◆ GIVEN TASK
Locate all lines with the word "scene". Copy them.

◆ GIVEN RECORDS
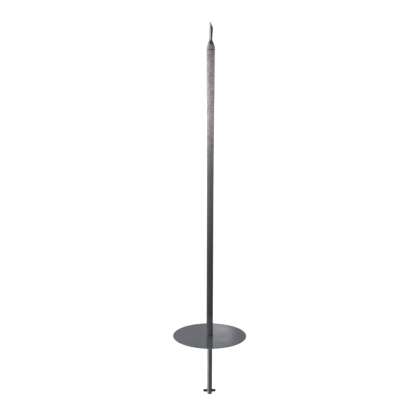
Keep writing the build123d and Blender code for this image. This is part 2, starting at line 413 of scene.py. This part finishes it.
def tip_material():
    """Forged steel with painted shade in the crease at the blade's root and a painted highlight on the
    near edge.
    """
    material, tree, shader = start_material("tip_steel")
    fine = grain(tree, 110.0, 5.0, 0.6)
    height = along(tree, UP, seam_z, tip_high.z)
    forged = ramp(tree, height, [(0.15, 0.0), (0.26, 1.0)])
    collar = ramp(tree, fine, [(0.32, (0.34, 0.315, 0.30)), (0.68, (0.52, 0.495, 0.48))])
    blade = ramp(tree, fine, [(0.32, (0.25, 0.23, 0.222)), (0.68, (0.38, 0.355, 0.345))])
    colour = mix(tree, forged, collar, blade)
    # Painted shade: the crease at the blade's root is darkened nearly to black.
    crease = near_point(tree, CREASE_SHADE_CENTRE, CREASE_SHADE_INNER, CREASE_SHADE_OUTER)
    colour = mix(tree, product(tree, crease, CREASE_SHADE_STRENGTH), colour, (0.05, 0.043, 0.042))
    # Painted highlight: above the neck, the near edge on the lit side is painted nearly white and made
    # less metallic.
    edge = along(tree, NEAR_SIDE, NEAR_EDGE - EDGE_HIGHLIGHT_FROM, NEAR_EDGE - EDGE_HIGHLIGHT_FULL)
    painted_edge_highlight = product(tree, edge, ramp(tree, height, [(0.30, 0.0), (0.40, 1.0)]))
    colour = mix(tree, painted_edge_highlight, colour, (0.90, 0.87, 0.85))
    tree.links.new(colour, shader.inputs["Base Color"])
    metal = mix(tree, forged, (0.55, 0.55, 0.55), (0.95, 0.95, 0.95))
    tree.links.new(mix(tree, painted_edge_highlight, metal, (0.45, 0.45, 0.45)), shader.inputs["Metallic"])
    tree.links.new(ramp(tree, fine, [(0.3, 0.50), (0.7, 0.34)]), shader.inputs["Roughness"])
    add_bump(tree, shader, fine, 0.25, BUMP_DEPTH)
    return material


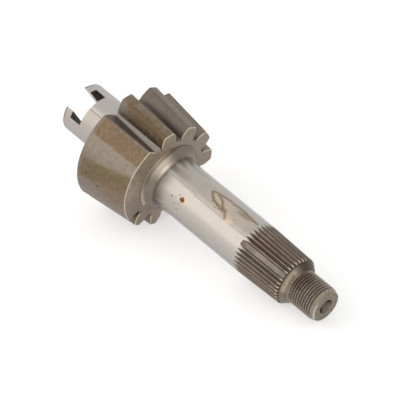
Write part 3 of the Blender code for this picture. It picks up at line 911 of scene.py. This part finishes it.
turned = station.ramp(JOURNAL_END - 0.8, JOURNAL_END - 0.1)
cloud = steel.noise(0.12, detail=4).ramp(0.3, 0.7)
# The turned steel's colour; the painted highlights and shade below are mixed into it.
turned_tone_and_light = steel.mix(cloud, (0.22, 0.185, 0.145), (0.27, 0.23, 0.18))
# Painted highlight on the lit side.
lit_side_highlight = (turn + (fray - 0.5) * 10).near(LIT_ANGLE, 36)
turned_tone_and_light = steel.mix(lit_side_highlight, turned_tone_and_light, (0.76, 0.66, 0.53))
rings = steel.noise(1.0, stretch=(0.02, 0.02, 3.5)).ramp(0.52, 0.38)
turned_tone_and_light = steel.mix(rings * 0.5, turned_tone_and_light, (0.24, 0.20, 0.155))
# Painted shade on the right side.
right_side_shade = turn.near(-30, 48).ramp(0, 0.7)
turned_tone_and_light = steel.mix(right_side_shade * 0.8, turned_tone_and_light, (0.180, 0.152, 0.120))
# Painted highlight along the hub's rim, on the lit side.
hub_rim_highlight = station.near(HUB_FACE + 0.15, 0.4) * turn.ramp(-60, -85)
turned_tone_and_light = steel.mix(hub_rim_highlight * 0.9, turned_tone_and_light, (0.62, 0.54, 0.44))
# Painted highlight: a bright streak in the fillet's hollow.
hollow_highlight = turn.near(LIT_ANGLE + 1, 18) * station.near(HOLLOW_STATION, 1.5)
turned_tone_and_light = steel.mix(hollow_highlight * 0.8, turned_tone_and_light, (0.95, 0.88, 0.76))
steel.coat(turned, turned_tone_and_light)
in_relief = station.near(JOURNAL_END - 0.45, 0.55)
steel.coat(in_relief * 0.7, (0.10, 0.08, 0.06))
journal_steel = steel.finished(steel.lines, 0.01, Metallic=0.92 - turned * 0.2,
                               Roughness=steel.rough + rust * 0.4)

# %% [markdown]
# ### Shape of the journal
#
# The profile is the barrel, the relief with a small bevel at each side, a quarter round
# of fillet and the hub with a broken corner. Two rows would do for the barrel, but it has
# one about every half a millimetre, because the painted line needs points to lie on.

# %% Long journal
RELIEF_WIDTH = 0.9
RELIEF_DEPTH = 0.25
RELIEF_BEVEL = 0.22
HUB_FILLET = 5.3
HUB_RADIUS = 24.6
HUB_CORNER = 0.15
HUB_END = SECTOR_FRONT + 1
HIDDEN_RADIUS = 12.0
FILLET_ROWS = 17
BARREL_STEP = 0.45
JOURNAL_POINTS = 256


def hollow(start, fillet, angles):
    """A quarter round from the journal: start + r sin a along, and r (1 - cos a) outwards."""
    outwards = JOURNAL_RADIUS + abs(fillet) * (1 - np.cos(angles))
    return np.stack([start + fillet * np.sin(angles), outwards], axis=-1)


quarter = np.linspace(0, math.pi / 2, FILLET_ROWS)
relief_start = JOURNAL_END - RELIEF_WIDTH
relief_radius = JOURNAL_RADIUS - RELIEF_DEPTH
relief_ends = (relief_start + RELIEF_BEVEL, JOURNAL_END - RELIEF_BEVEL)
relief = [(station, relief_radius) for station in relief_ends]
barrel_stations = along(SERRATION_END, (relief_start, BARREL_STEP))
barrel = [(station, JOURNAL_RADIUS) for station in barrel_stations]
hub = [(HUB_FACE, HUB_RADIUS - HUB_CORNER), (HUB_FACE + HUB_CORNER, HUB_RADIUS),
       (HUB_END, HUB_RADIUS), (HUB_END, HIDDEN_RADIUS)]
profile = np.concatenate([barrel, relief, hollow(JOURNAL_END, HUB_FILLET, quarter), hub])
stations, angles = np.broadcast_arrays(profile[:, :1], round_angles(JOURNAL_POINTS))
from_outline = from_lines(stations, angles, OIL_OUTLINE)
turned_skin("long_journal", profile, JOURNAL_POINTS, (SERRATION_END, HUB_END), journal_steel,
            oil_outline=np.minimum(from_outline, FAR_FROM_LINE))

# %% [markdown]
# ## Toothed sector
#
# The teeth are what is left between the gaps. A gap opens outwards along an involute and
# closes towards the back, and tips and roots lie on cones, so that moving the sector along
# its axis takes up play. Cutting gaps with Booleans would leave ragged edges. Here one
# section is a closed line of radius and angle, worked out for all stations at once.

# %% Gaps of the sector
TIP_RADIUS = 37.9
TIP_CONE_ANGLE = 6.5
TOOTH_DEPTH = 8.9
MIDDLE_PRESSURE_ANGLE = 23.8
BASE_RADIUS = (TIP_RADIUS - TOOTH_DEPTH / 2) * math.cos(math.radians(MIDDLE_PRESSURE_ANGLE))
FLOOR_HALF_ANGLES = (4.6, 1.6)
TIP_HALF_ANGLES = (10.3, 11.3)
BLANK_FACE_ANGLE = 3.0
GAP_ANGLES = (-80.0, -48.0, -16.0, 16.0, 48.0, 85.1, 122.2, 148.7, 175.2)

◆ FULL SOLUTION
Keep writing the build123d and Blender code for this image. This is part 2, starting at line 413 of scene.py. This part finishes it.
Write part 3 of the Blender code for this picture. It picks up at line 911 of scene.py. This part finishes it.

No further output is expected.